The data below needs to be returned exactly, line for line.

++++ SOURCE MATERIAL

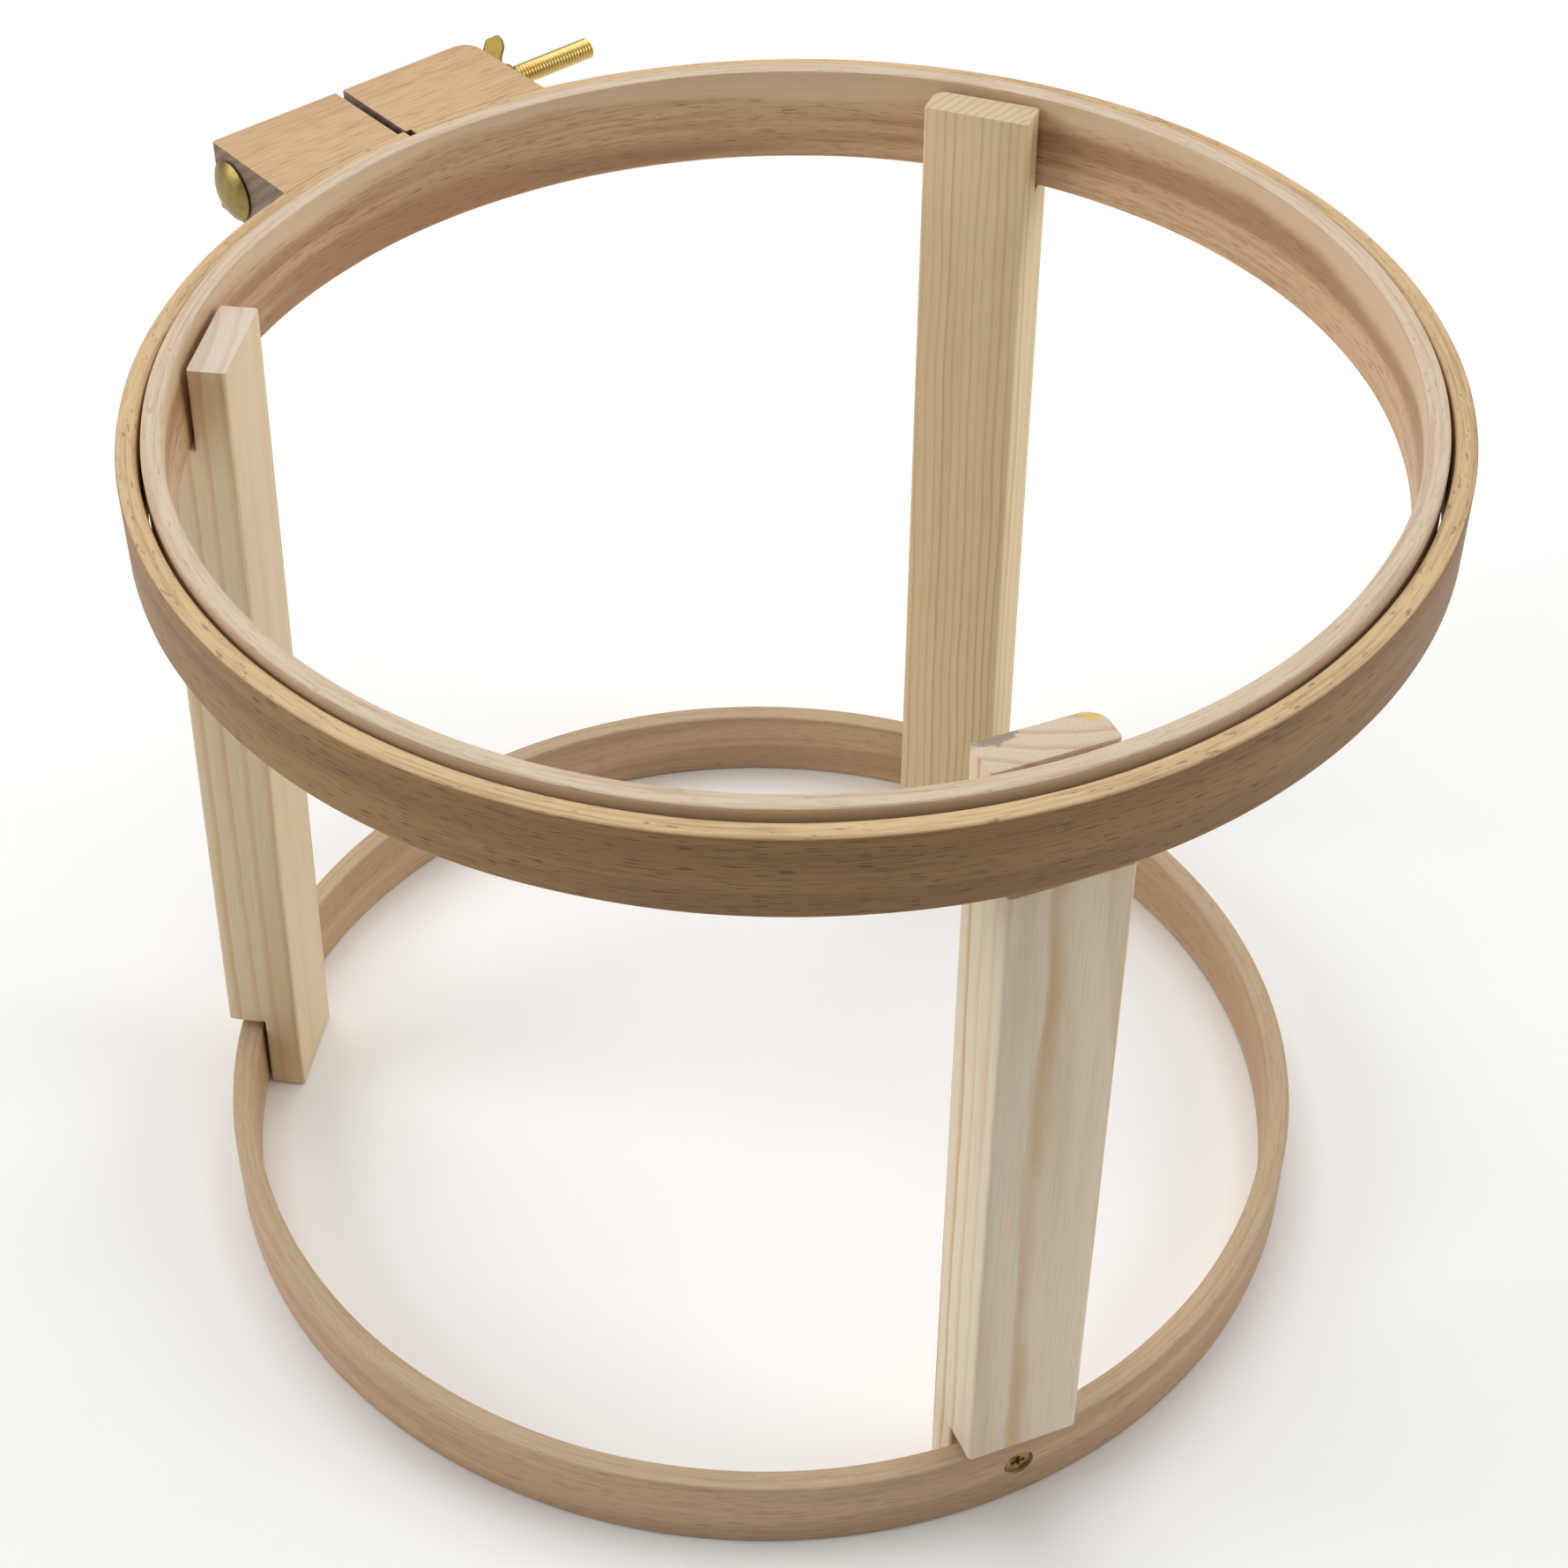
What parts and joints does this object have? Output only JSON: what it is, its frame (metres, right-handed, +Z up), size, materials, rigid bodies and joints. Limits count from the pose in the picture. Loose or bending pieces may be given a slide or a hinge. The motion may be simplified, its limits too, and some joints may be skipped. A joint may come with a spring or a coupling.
{
  "type": "embroidery hoop on stand",
  "caption": "Wooden embroidery hoop held level on three notched posts above a base hoop; a long clamp bolt with a wing nut tightens the split outer hoop.",
  "frame": {"origin": "bottom centre of the bounding box, on the surface that the base hoop stands on", "axes": "+Z up, along the hoops' axis; the clamp is on the +Y side; +X along the clamp bolt, from its head towards its wing nut"},
  "size_m": [0.314, 0.3492, 0.251],
  "materials": {
    "outer_hoop_wood": "satin steamed beech, sanded smooth",
    "clamp_block_wood": "satin beech, rough sawn in the cut",
    "inner_hoop_wood": "bare beech, sanded smooth",
    "base_hoop_wood": "bare beech, sanded smooth",
    "post_wood": "bare planed pine",
    "bolt_brass": "satin, rolled thread",
    "wing_nut_brass": "matte, cast",
    "screw_brass": "aged, cross recessed"
  },
  "bodies": {
    "stand": {"base_hoop": "base_hoop_wood", "inner_hoop": "inner_hoop_wood", "left_post": "post_wood", "right_post": "post_wood", "front_post": "post_wood", "hoop_screw_left": "screw_brass", "hoop_screw_right": "screw_brass", "hoop_screw_front": "screw_brass", "base_screw_left": "screw_brass", "base_screw_right": "screw_brass", "base_screw_front": "screw_brass"},
    "clamp_hoop": {"outer_hoop": "outer_hoop_wood", "clamp_block_head": "clamp_block_wood", "clamp_block_nut": "clamp_block_wood", "carriage_bolt": "bolt_brass"},
    "washer": {"bolt_washer": "bolt_brass"},
    "nut": {"wing_nut": "wing_nut_brass"}
  },
  "joints": [
    {"name": "hoop_lift", "type": "slide", "parent": "stand", "child": "clamp_hoop", "axis": [0, 0, 1], "range_m": [-0.002, 0.04]},
    {"name": "washer_slide", "type": "slide", "parent": "clamp_hoop", "child": "washer", "axis": [1, 0, 0], "range_m": [0, 0.0221]},
    {"name": "wing_nut_turn", "type": "hinge", "parent": "washer", "child": "nut", "pos_m": [0.0436, 0.15986, 0.238], "axis": [1, 0, 0], "range_deg": [0, 7920]}
  ],
  "couplings": [
    {"joint": "washer_slide", "follows": "wing_nut_turn", "m_per_rad": 0.00015915}
  ]
}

++++++++

* **FINAL RESULT**:
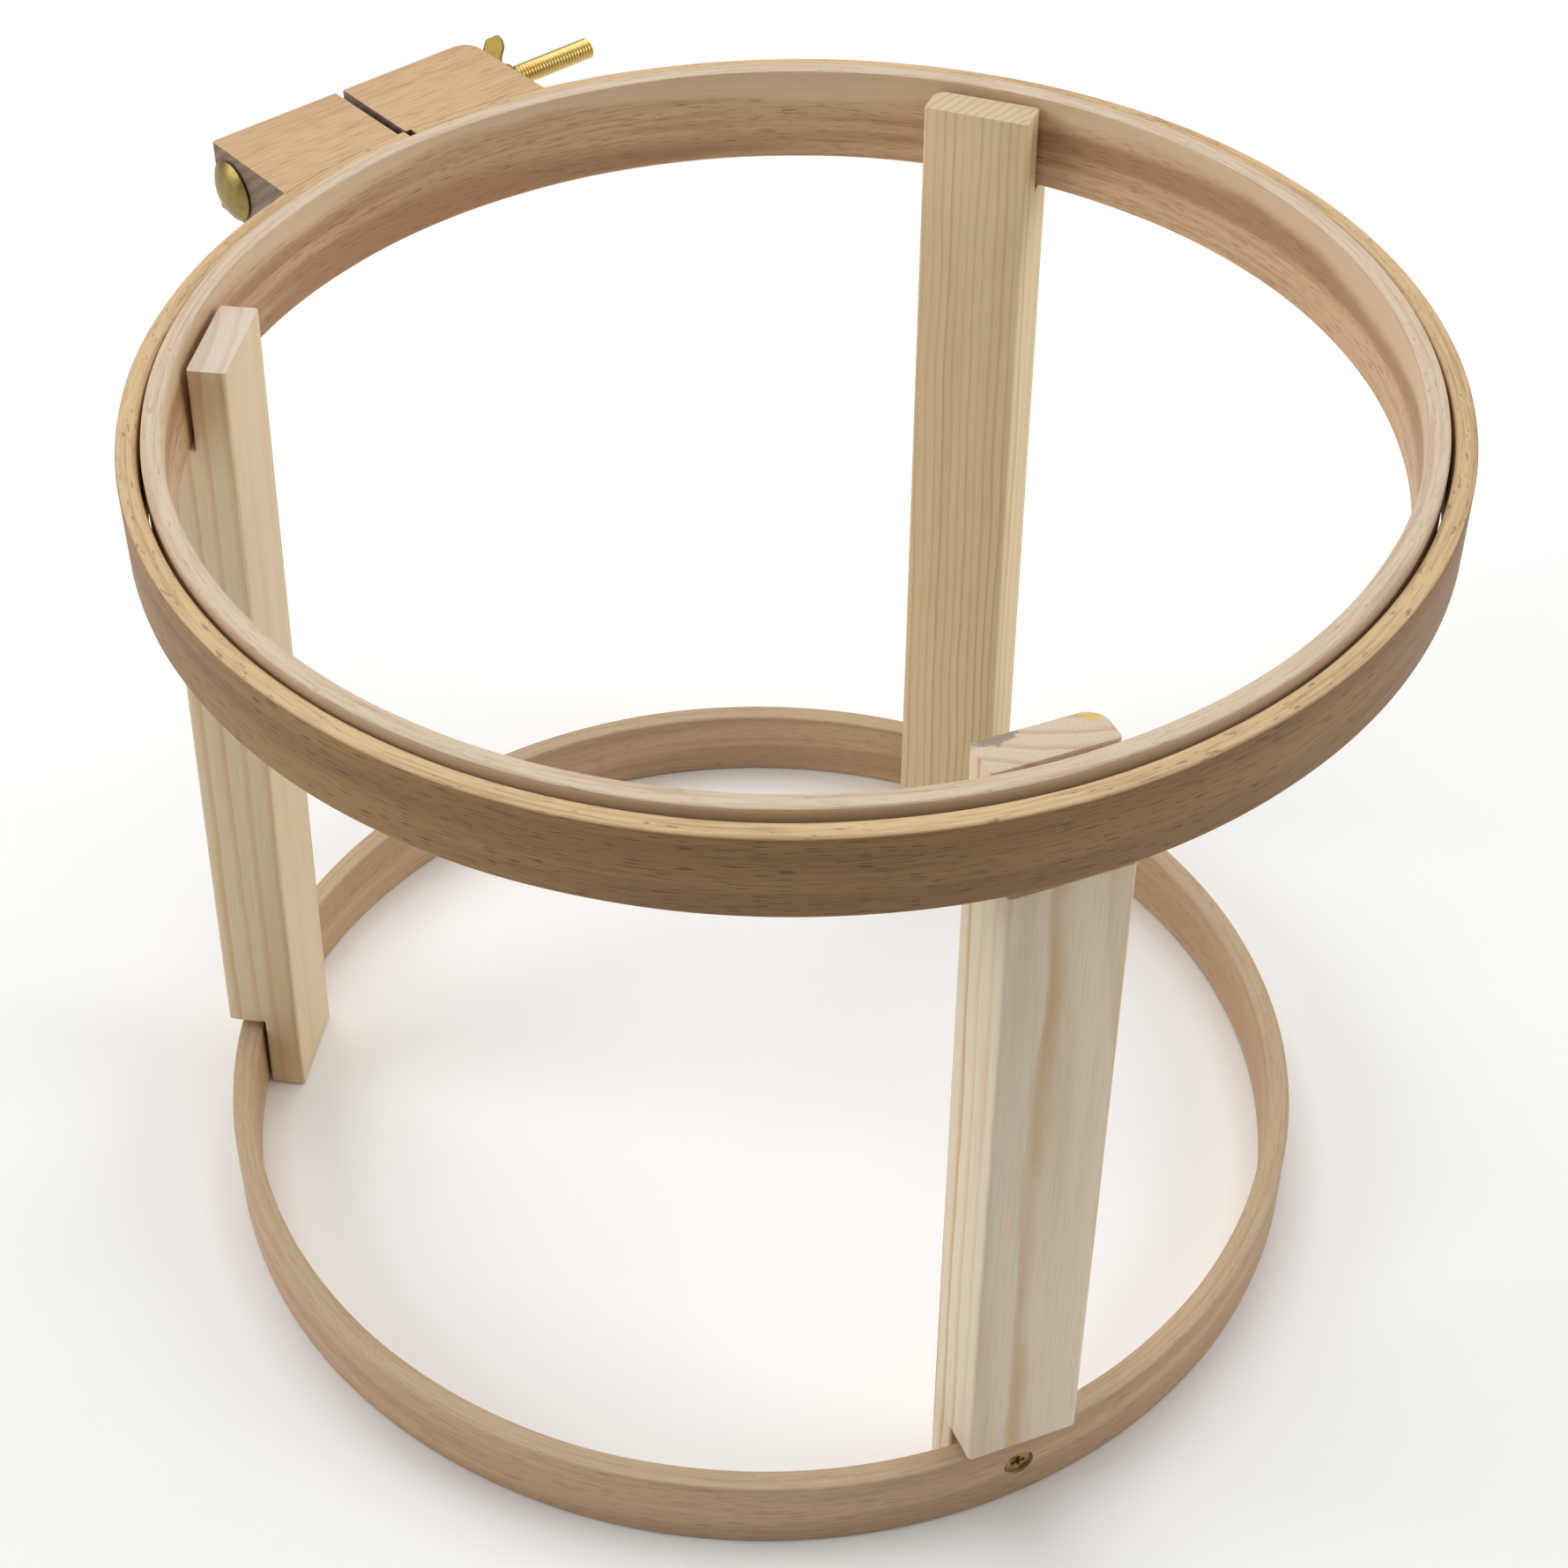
What parts and joints does this object have? Output only JSON: what it is, its frame (metres, right-handed, +Z up), size, materials, rigid bodies and joints. Limits count from the pose in the picture. Loose or bending pieces may be given a slide or a hinge. The motion may be simplified, its limits too, and some joints may be skipped. A joint may come with a spring or a coupling.
{
  "type": "embroidery hoop on stand",
  "caption": "Wooden embroidery hoop held level on three notched posts above a base hoop; a long clamp bolt with a wing nut tightens the split outer hoop.",
  "frame": {"origin": "bottom centre of the bounding box, on the surface that the base hoop stands on", "axes": "+Z up, along the hoops' axis; the clamp is on the +Y side; +X along the clamp bolt, from its head towards its wing nut"},
  "size_m": [0.314, 0.3492, 0.251],
  "materials": {
    "outer_hoop_wood": "satin steamed beech, sanded smooth",
    "clamp_block_wood": "satin beech, rough sawn in the cut",
    "inner_hoop_wood": "bare beech, sanded smooth",
    "base_hoop_wood": "bare beech, sanded smooth",
    "post_wood": "bare planed pine",
    "bolt_brass": "satin, rolled thread",
    "wing_nut_brass": "matte, cast",
    "screw_brass": "aged, cross recessed"
  },
  "bodies": {
    "stand": {"base_hoop": "base_hoop_wood", "inner_hoop": "inner_hoop_wood", "left_post": "post_wood", "right_post": "post_wood", "front_post": "post_wood", "hoop_screw_left": "screw_brass", "hoop_screw_right": "screw_brass", "hoop_screw_front": "screw_brass", "base_screw_left": "screw_brass", "base_screw_right": "screw_brass", "base_screw_front": "screw_brass"},
    "clamp_hoop": {"outer_hoop": "outer_hoop_wood", "clamp_block_head": "clamp_block_wood", "clamp_block_nut": "clamp_block_wood", "carriage_bolt": "bolt_brass"},
    "washer": {"bolt_washer": "bolt_brass"},
    "nut": {"wing_nut": "wing_nut_brass"}
  },
  "joints": [
    {"name": "hoop_lift", "type": "slide", "parent": "stand", "child": "clamp_hoop", "axis": [0, 0, 1], "range_m": [-0.002, 0.04]},
    {"name": "washer_slide", "type": "slide", "parent": "clamp_hoop", "child": "washer", "axis": [1, 0, 0], "range_m": [0, 0.0221]},
    {"name": "wing_nut_turn", "type": "hinge", "parent": "washer", "child": "nut", "pos_m": [0.0436, 0.15986, 0.238], "axis": [1, 0, 0], "range_deg": [0, 7920]}
  ],
  "couplings": [
    {"joint": "washer_slide", "follows": "wing_nut_turn", "m_per_rad": 0.00015915}
  ]
}